The idea is that you ring the system prior to the event so the feedback eliminator catches the problem frequencies in the room, thereby giving you more gain before feedback. It may catch any strays after that if you let it ring long enough, but the intent is to have the system set up so that you don't get to that point during the event. IMO if you only let a feedback eliminator catch feedback as it happens, that's WAY too much feedback during an event...it takes a couple seconds of good solid feedback for the eliminator to zap it.
 
The idea is that you ring the system prior to the event so the feedback eliminator catches the problem frequencies in the room, thereby giving you more gain before feedback. It may catch any strays after that if you let it ring long enough, but the intent is to have the system set up so that you don't get to that point during the event. IMO if you only let a feedback eliminator catch feedback as it happens, that's WAY too much feedback during an event...it takes a couple seconds of good solid feedback for the eliminator to zap it.
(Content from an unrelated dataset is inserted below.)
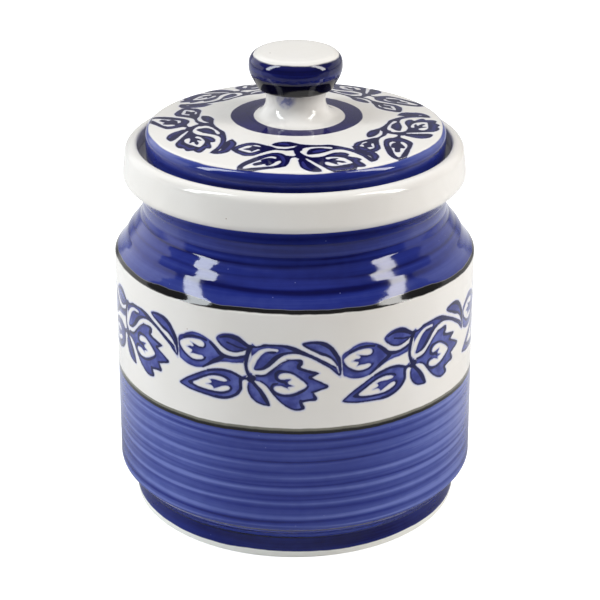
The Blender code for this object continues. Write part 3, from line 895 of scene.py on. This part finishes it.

I agree, but you can also use a PEQ to wring out the room as well instead of a feedback reducer to get the same benefit. It's dificult to use a PEQ live for the oops incidents that are inevitable when non-pros take a mic. In general, I haven't had too many room related issues (except the occasional hard floor, glass wall tight space). The VAST majority of feedback issues I have had were people using a mic incorrectly .. walking in front of the mains, pointing it at the monitors, stuffing it into their pockets (that one more than once).

But I agree that testing the room first is a great advantage and I will normally let the unit (Driverack or dbx afs) do that to set the fixed filters.